More from the Action Network, this time John Ewing: Ranked teams coming off a win over a top 10 opponent have gone just 98-129-2 ATS in their next game since 2005, covering only 43 percent of the time. If those teams are at least 14-point favorites the next week, they have gone just 39-69-2 ATS, a 36 percent covering rate. If they are at least 21-points favorites, they have gone just 22-42-1 ATS, covering 34 percent of the time.

No. 6 LSU, coming off its road win over then-No. 7 Auburn last weekend, is a 20.5-point home favorite over Louisiana Tech. The 2-0 Bulldogs were picked to finish second in the Conference USA West Division and are well rested, having not played since a 54-17 win over FCS Southern on Sept. 8. Plus, we only have to travel back to Week 2 to see how the Tigers have done in such a spot: Coming off a dominant 20-point win over Miami as a three-point underdog in its season opener, LSU routed FCS Southeastern Louisiana, 31-0, but didn’t cover the 40-point spread.

Plus, the Tigers are 0-4 ATS in their last four games as favorites of at least 20 points and 2-7 ATS in their last nine under such circumstances.

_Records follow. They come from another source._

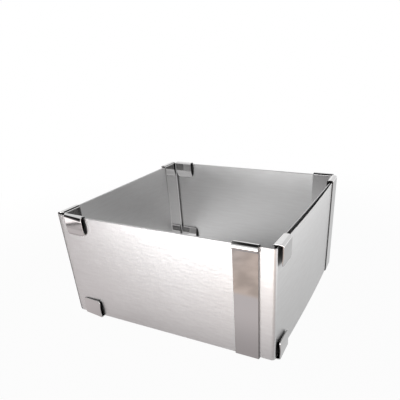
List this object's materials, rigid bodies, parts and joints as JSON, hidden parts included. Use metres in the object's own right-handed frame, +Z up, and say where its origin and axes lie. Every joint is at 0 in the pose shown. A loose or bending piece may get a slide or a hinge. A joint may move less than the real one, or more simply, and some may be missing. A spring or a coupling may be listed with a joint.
{
  "type": "adjustable square mousse ring",
  "caption": "Square bottomless dessert mould of bent sheets that slide past one another inside folded straps, so that its width and its depth both adjust.",
  "frame": {"origin": "middle of the plan, on the plane that the folded straps rest on", "axes": "+Z up through the open ring; +X along the front face from the hook to the strap beside the corner; +Y from the front face to the back face"},
  "size_m": [0.166, 0.1586, 0.0822],
  "materials": {
    "brushed_sheet": "fine grain along the sheet, satin",
    "polished_strap": "bright rolled, near mirror"
  },
  "bodies": {
    "front_panel": {"front_sheet": "brushed_sheet", "front_outer_strap": "polished_strap", "front_inner_strap": "polished_strap"},
    "right_panel": {"right_sheet": "brushed_sheet", "right_outer_strap": "polished_strap", "right_inner_strap": "polished_strap"},
    "back_panel": {"back_sheet": "brushed_sheet", "back_outer_strap": "polished_strap", "back_inner_strap": "polished_strap"},
    "left_panel": {"left_sheet": "brushed_sheet", "left_outer_strap": "polished_strap", "left_inner_strap": "polished_strap"}
  },
  "joints": [
    {"name": "width_slide", "type": "slide", "parent": "front_panel", "child": "right_panel", "axis": [1, 0, 0], "range_m": [0, 0.1114]},
    {"name": "depth_slide", "type": "slide", "parent": "front_panel", "child": "left_panel", "axis": [0, 1, 0], "range_m": [0, 0.1112]},
    {"name": "back_slide", "type": "slide", "parent": "right_panel", "child": "back_panel", "axis": [0, 1, 0], "range_m": [0, 0.1112]}
  ],
  "couplings": [
    {"joint": "back_slide", "follows": "depth_slide", "ratio": 1}
  ]
}
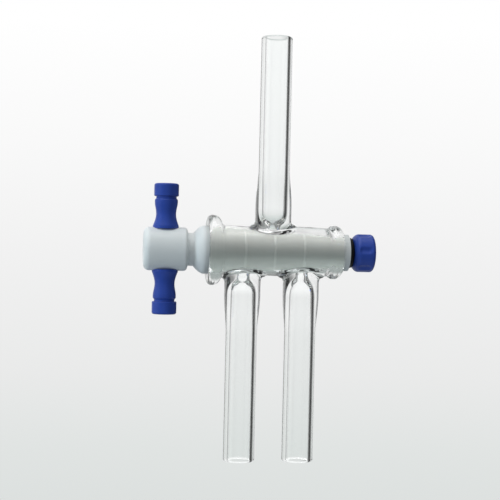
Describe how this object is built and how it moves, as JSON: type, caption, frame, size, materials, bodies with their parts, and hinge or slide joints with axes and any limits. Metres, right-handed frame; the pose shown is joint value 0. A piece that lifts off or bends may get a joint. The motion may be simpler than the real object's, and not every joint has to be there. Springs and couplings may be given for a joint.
{
  "type": "three-way glass stopcock",
  "caption": "Clear glass stopcock barrel with parallel straight arms, a tapered white plug with slanting passages, a crossbar handle, and a washer, seal and nut on its tail.",
  "frame": {"origin": "centre of the top arm's mouth", "axes": "+Z out of the top arm's mouth, along the arms; +X along the barrel's axis from the handle to the nut; -Y towards the viewer of the picture"},
  "size_m": [0.0891, 0.027, 0.1633],
  "materials": {
    "glass": "clear, fire-polished borosilicate glass",
    "ptfe": "white PTFE, waxy and smooth from turning",
    "blue_plastic": "moulded blue plastic, semi-gloss",
    "black_rubber": "black rubber, satin"
  },
  "bodies": {
    "barrel": {"glass_body": "glass"},
    "plug": {"plug": "ptfe", "handle_upper": "blue_plastic", "handle_lower": "blue_plastic", "washer": "ptfe"},
    "seal": {"o_ring": "black_rubber"},
    "nut": {"nut": "blue_plastic"}
  },
  "joints": [
    {"name": "plug_turn", "type": "hinge", "parent": "barrel", "child": "plug", "pos_m": [0, 0, -0.0825], "axis": [1, 0, 0], "continuous": true},
    {"name": "nut_travel", "type": "slide", "parent": "plug", "child": "seal", "axis": [1, 0, 0], "range_m": [0, 0.003]},
    {"name": "nut_turn", "type": "hinge", "parent": "seal", "child": "nut", "pos_m": [0.04, 0, -0.0825], "axis": [1, 0, 0], "range_deg": [0, 720]}
  ],
  "couplings": [
    {"joint": "nut_turn", "follows": "nut_travel", "rad_per_m": 4188.8}
  ]
}
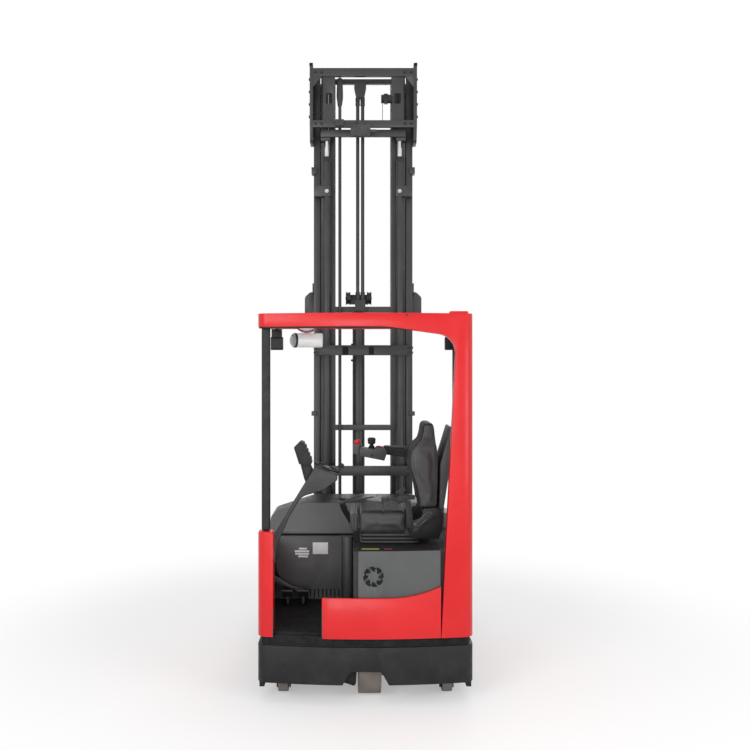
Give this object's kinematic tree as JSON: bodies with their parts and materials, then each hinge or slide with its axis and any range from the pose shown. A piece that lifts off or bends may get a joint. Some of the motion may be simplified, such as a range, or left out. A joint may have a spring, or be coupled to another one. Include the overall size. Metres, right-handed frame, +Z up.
{
  "type": "reach truck",
  "caption": "Electric sit-on reach truck: side-facing seat under a guard, telescopic mast on a carriage that moves out between straddle arms, and tilting, side-shifting forks.",
  "frame": {"origin": "on the floor under the middle of the truck's bounding box, with the mast drawn back and the forks down", "axes": "+Y towards the fork tips, +X to the right when looking towards the forks, +Z up"},
  "size_m": [1.26, 2.8532, 4.15],
  "materials": {
    "frame_dark": "satin dark grey paint",
    "mast_steel": "satin black-grey paint with greased running faces",
    "red_paint": "semi-gloss red paint",
    "body_dark": "fine-grained dark plastic",
    "hood_plastic": "fine-grained grey plastic",
    "cover_grey": "matt grey moulded cover",
    "black_trim": "matt black",
    "mat_rubber": "ribbed black mat",
    "white_plastic": "glossy white housing",
    "seat_cover": "black vinyl seat cover",
    "polyurethane": "brown-grey polyurethane tread",
    "cast_dark": "painted casting",
    "rod_chrome": "polished hard chrome",
    "hose_rubber": "black hose cover",
    "battery_block": "steel battery tray",
    "fork_steel": "forged steel, black paint worn at the tips"
  },
  "bodies": {
    "truck": {"chassis": "frame_dark", "floor_plate": "mat_rubber", "rear_panel": "red_paint", "corner_column": "red_paint", "side_panels": "red_paint", "battery": "battery_block", "hood": "hood_plastic", "bulkhead_cover": "body_dark", "motor_cover": "cover_grey", "cover_post": "black_trim", "guard_frame": "red_paint", "roof_grille": "frame_dark", "guard_post_left": "black_trim", "guard_post_front": "black_trim", "cab_lamp": "white_plastic", "work_lights": "black_trim", "steering_console": "body_dark", "display_unit": "black_trim", "seat_base": "black_trim", "seat_shell": "black_trim", "back_brace": "body_dark", "seat_cushion": "seat_cover", "seat_backrest": "seat_cover", "armrest": "black_trim", "stop_buttons": "red_paint", "pedals": "black_trim", "straddle_arms": "frame_dark", "reach_cylinder": "cast_dark"},
    "steering_wheel": {"steering_wheel": "black_trim"},
    "drive_unit": {"drive_unit": "cast_dark"},
    "drive_wheel": {"drive_wheel": "polyurethane"},
    "castor_left": {"castor_fork_left": "cast_dark"},
    "castor_right": {"castor_fork_right": "cast_dark"},
    "castor_wheel_left": {"castor_wheel_left": "polyurethane"},
    "castor_wheel_right": {"castor_wheel_right": "polyurethane"},
    "load_wheel_left": {"load_wheel_left": "polyurethane"},
    "load_wheel_right": {"load_wheel_right": "polyurethane"},
    "mast_base": {"reach_carriage": "frame_dark", "outer_mast": "mast_steel", "mast_crosshead": "mast_steel", "mast_brackets": "mast_steel", "lift_cylinders": "mast_steel", "reach_rod": "rod_chrome", "valve_block": "cast_dark", "height_sensor": "black_trim"},
    "middle_stage": {"middle_mast": "mast_steel", "lift_rods": "rod_chrome", "supply_hose": "hose_rubber"},
    "inner_stage": {"inner_mast": "mast_steel", "free_lift_cylinder": "mast_steel", "hose_pair": "hose_rubber"},
    "free_lift_rod": {"free_lift_rod": "rod_chrome"},
    "fork_carriage": {"fork_carriage": "frame_dark"},
    "tilt_frame": {"tilt_frame": "frame_dark"},
    "fork_bar": {"fork_bar": "frame_dark", "forks": "fork_steel"}
  },
  "joints": [
    {"name": "steering_wheel_turn", "type": "hinge", "parent": "truck", "child": "steering_wheel", "pos_m": [-0.23178, -1.10765, 1.33981], "axis": [0.3652, 0, 0.9309], "continuous": true},
    {"name": "drive_steer", "type": "hinge", "parent": "truck", "child": "drive_unit", "pos_m": [0.025, -1.19965, 0.1715], "axis": [0, 0, 1], "range_deg": [-90, 90]},
    {"name": "drive_roll", "type": "hinge", "parent": "drive_unit", "child": "drive_wheel", "pos_m": [0.025, -1.19965, 0.1715], "axis": [1, 0, 0], "continuous": true},
    {"name": "castor_swivel_left", "type": "hinge", "parent": "truck", "child": "castor_left", "pos_m": [-0.49, -1.21965, 0.1], "axis": [0, 0, 1], "continuous": true},
    {"name": "castor_roll_left", "type": "hinge", "parent": "castor_left", "child": "castor_wheel_left", "pos_m": [-0.49, -1.19165, 0.078], "axis": [1, 0, 0], "continuous": true},
    {"name": "castor_swivel_right", "type": "hinge", "parent": "truck", "child": "castor_right", "pos_m": [0.49, -1.21965, 0.1], "axis": [0, 0, 1], "continuous": true},
    {"name": "castor_roll_right", "type": "hinge", "parent": "castor_right", "child": "castor_wheel_right", "pos_m": [0.49, -1.19165, 0.078], "axis": [1, 0, 0], "continuous": true},
    {"name": "load_roll_left", "type": "hinge", "parent": "truck", "child": "load_wheel_left", "pos_m": [-0.542, 0.41035, 0.1425], "axis": [1, 0, 0], "continuous": true},
    {"name": "load_roll_right", "type": "hinge", "parent": "truck", "child": "load_wheel_right", "pos_m": [0.542, 0.41035, 0.1425], "axis": [1, 0, 0], "continuous": true},
    {"name": "mast_reach", "type": "slide", "parent": "truck", "child": "mast_base", "axis": [0, 1, 0], "range_m": [0, 0.56]},
    {"name": "main_lift", "type": "slide", "parent": "mast_base", "child": "middle_stage", "axis": [0, 0, 1], "range_m": [0, 2.7]},
    {"name": "inner_lift", "type": "slide", "parent": "middle_stage", "child": "inner_stage", "axis": [0, 0, 1], "range_m": [0, 2.7]},
    {"name": "free_lift", "type": "slide", "parent": "inner_stage", "child": "fork_carriage", "axis": [0, 0, 1], "range_m": [0, 2.9]},
    {"name": "free_rod_lift", "type": "slide", "parent": "inner_stage", "child": "free_lift_rod", "axis": [0, 0, 1], "range_m": [0, 1.45]},
    {"name": "fork_tilt", "type": "hinge", "parent": "fork_carriage", "child": "tilt_frame", "pos_m": [0, 0.16035, 0.25], "axis": [1, 0, 0], "range_deg": [-1, 5]},
    {"name": "side_shift", "type": "slide", "parent": "tilt_frame", "child": "fork_bar", "axis": [1, 0, 0], "range_m": [-0.075, 0.075]}
  ],
  "couplings": [
    {"joint": "inner_lift", "follows": "main_lift", "ratio": 1},
    {"joint": "free_rod_lift", "follows": "free_lift", "ratio": 0.5}
  ]
}
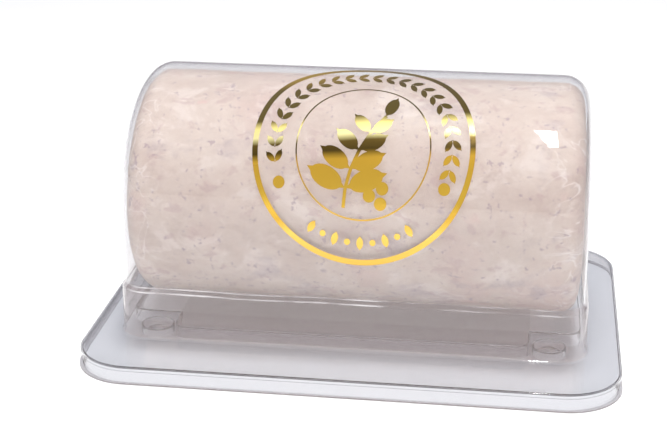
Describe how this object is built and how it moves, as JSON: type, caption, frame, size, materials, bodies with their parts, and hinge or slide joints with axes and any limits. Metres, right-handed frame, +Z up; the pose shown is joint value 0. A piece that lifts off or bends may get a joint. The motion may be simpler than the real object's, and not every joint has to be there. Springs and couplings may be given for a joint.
{
  "type": "packed cheese log",
  "caption": "Thick soft cheese log lying in a clear tunnel-shaped lid over a shallow clear tray with a wide flange",
  "frame": {"origin": "on the table under the middle of the pack", "axes": "+X along the log, +Y across the pack, +Z up"},
  "size_m": [0.1966, 0.1402, 0.0987],
  "materials": {
    "cheese": "soft moist fresh cheese, pinkish cream with small dark fruit specks",
    "lid_film": "clear thermoformed film, glossy",
    "tray_film": "clear thermoformed sheet, glossy",
    "foil_print": "thin gold foil print on the lid"
  },
  "bodies": {
    "root": {"cheese_log": "cheese", "lid": "lid_film", "tray": "tray_film"}
  },
  "joints": []
}
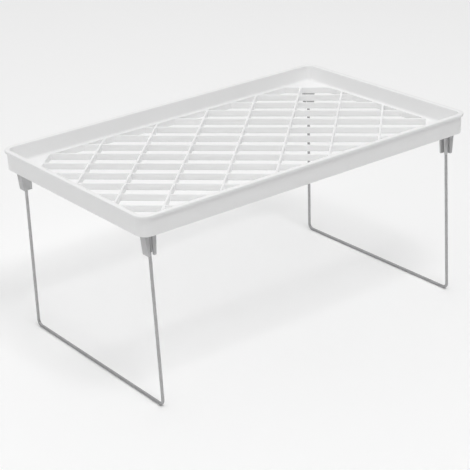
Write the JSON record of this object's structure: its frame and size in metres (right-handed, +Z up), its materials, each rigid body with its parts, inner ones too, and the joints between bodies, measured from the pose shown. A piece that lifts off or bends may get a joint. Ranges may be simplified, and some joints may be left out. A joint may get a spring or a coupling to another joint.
{
  "type": "folding shelf riser",
  "caption": "Free-standing folding kitchen shelf riser: a shallow moulded tray with an open diagonal lattice deck on fold-under wire leg frames held in plug-in corner brackets.",
  "frame": {"origin": "on the floor under the middle of the tray", "axes": "+X along the tray's length, +Y across it from front to back, +Z up"},
  "size_m": [0.42, 0.26, 0.206],
  "materials": {
    "tray_plastic": "semi-gloss white moulded polypropylene",
    "bracket_plastic": "satin pale grey moulded plastic",
    "leg_wire": "bright zinc-plated drawn steel wire"
  },
  "bodies": {
    "shelf": {"tray": "tray_plastic", "bracket_front_left": "bracket_plastic", "bracket_front_right": "bracket_plastic", "bracket_back_left": "bracket_plastic", "bracket_back_right": "bracket_plastic"},
    "left_legs": {"left_leg_frame": "leg_wire"},
    "right_legs": {"right_leg_frame": "leg_wire"}
  },
  "joints": [
    {"name": "left_leg_fold", "type": "hinge", "parent": "shelf", "child": "left_legs", "pos_m": [-0.1928, 0, 0.179], "axis": [0, -1, 0], "range_deg": [0, 90]},
    {"name": "right_leg_fold", "type": "hinge", "parent": "shelf", "child": "right_legs", "pos_m": [0.1928, 0, 0.179], "axis": [0, 1, 0], "range_deg": [0, 90]}
  ]
}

One possible caveat: Louisiana Tech is 6-7 ATS as a double-digit underdog under Coach Skip Holtz.

No. 25 BYU also beat a ranked team last weekend, upsetting then-No. 6 Wisconsin, but the Cougars host FCS McNeese State on Saturday and thus have yet to generate a point spread.

Georgia Tech not a good option vs. Clemson?

As noted this week by ESPN’s Will Harris, there was a time when Georgia Tech Coach Paul Johnson had Clemson Coach Dabo Swinney’s number. The two became head coaches of their respective programs in 2008, and the Tigers initially were flummoxed by the Yellow Jackets' run-crazy ways: Georgia Tech won four of the first five Johnson-Swinney matchups, one of them in the 2009 ACC championship game.

But then Swinney hired Brent Venables to be his defensive coordinator in 2012 and suddenly the Tigers became the Yellow Jackets' kryptonite. Clemson has won five of six in the series, covering the spread as a favorite in all five victories, which have come by an average of 18.2 points. Harris compiled Georgia Tech’s total yardage in those games, starting with the 2012 contest: 483, 440, 353, 230, 124, 230. In the 39 games the Yellow Jackets have played since the start of the 2015 season, they have been held to 230 yards or less four times. Three of those times, the opponent was Clemson.

On Saturday, No. 3 Clemson is a 16.5-point road favorite against the Yellow Jackets, the biggest number vs. Georgia Tech in the Swinney-Venables era. The Yellow Jackets have lost both of their games against FBS opposition this season, failing to cover the spread as a favorite against South Florida and Pittsburgh. Senior offensive linemen Will Bryan and Andrew Marshall, who have a combined 37 career starts, both are battling lower-body injuries (Bryan didn’t play against the Panthers and Marshall left the game with his injury), which is horrible news considering that Clemson’s defensive line is absolutely terrifying. It’s not a good spot to back the Jackets here.